Well that was weird. First, I would expect Kim Kardashan to be completely clueless about the workings of an iPhone, from what I've read of her. Second, no Black Monster content, unless it is that orb that sits atop her shoulders.


----------



## kibi (Mar 29, 2010)

more pics here
short review here


----------



## Jimi182 (Jun 19, 2011)

Just ordered one. Hoping to have pics up ASAP

J


----------



## Jimi182 (Jun 19, 2011)

kibi said:


> more pics here
> short review here


Great review and pics.

Thanks


----------



## Jimi182 (Jun 19, 2011)

It's here... And I love it!!!









Sent from my iPhone using Tapatalk


----------



## andy1m (Feb 13, 2012)

Here is my Black Monster.

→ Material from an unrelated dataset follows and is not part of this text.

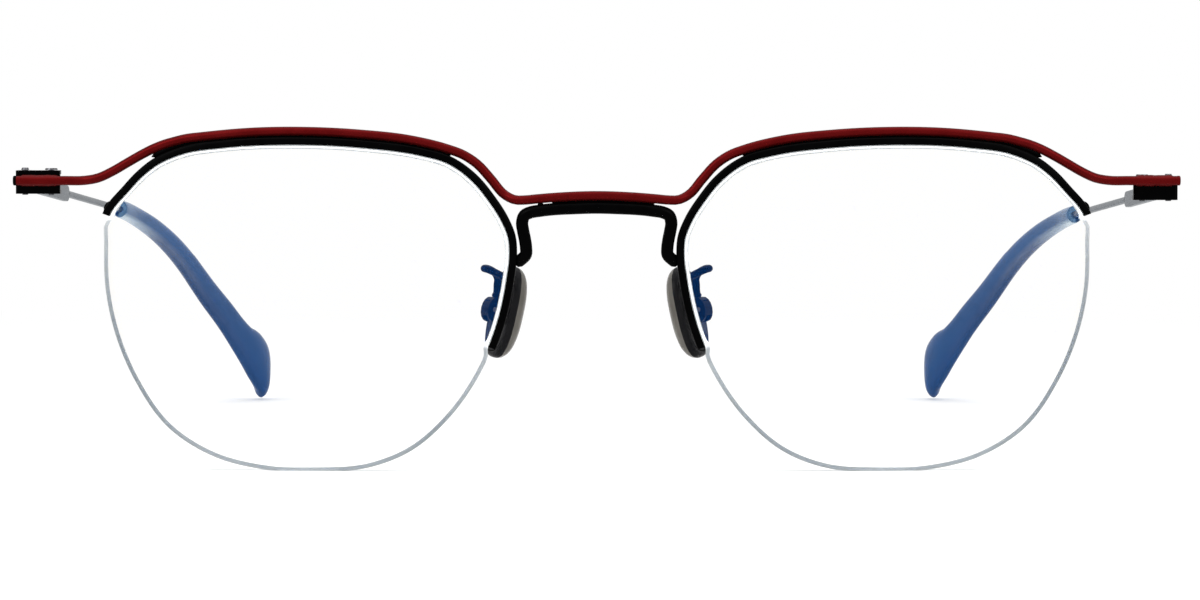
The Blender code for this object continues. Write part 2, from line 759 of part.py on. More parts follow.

A VERY good watch.

http://[URL=http://imageshack.us/photo/my-images/580/640p.jpg/] Uploaded with [/URL]ImageShack.us


----------



## Cubby (Jan 13, 2012)

I recently joined the black monster club. I've been wearing it every day since it arrived. I'm really statisfied so far.
I have one question. My BM has gained about ~4 minutes in the last ~10 days. I've heard somewhere, that turning the hands back on an automatical watch isn't good for the movement. Is this true and do I have to go through the whole process of setting the day and date to the previous day and then advance it to the correct date and time like the manual says, whenever I want to 'fix' the time because of the gain?


----------



## Jimi182 (Jun 19, 2011)

Cubby said:


> I recently joined the black monster club. I've been wearing it every day since it arrived. I'm really statisfied so far.
> I have one question. My BM has gained about ~4 minutes in the last ~10 days. I've heard somewhere, that turning the hands back on an automatical watch isn't good for the movement. Is this true and do I have to go through the whole process of setting the day and date to the previous day and then advance it to the correct date and time like the manual says, whenever I want to 'fix' the time because of the gain?


I would do as the manual states. I always have. If its still gaining that much time in a few weeks I would be looking for the seller to provide a replacement. Did you buy it brand new?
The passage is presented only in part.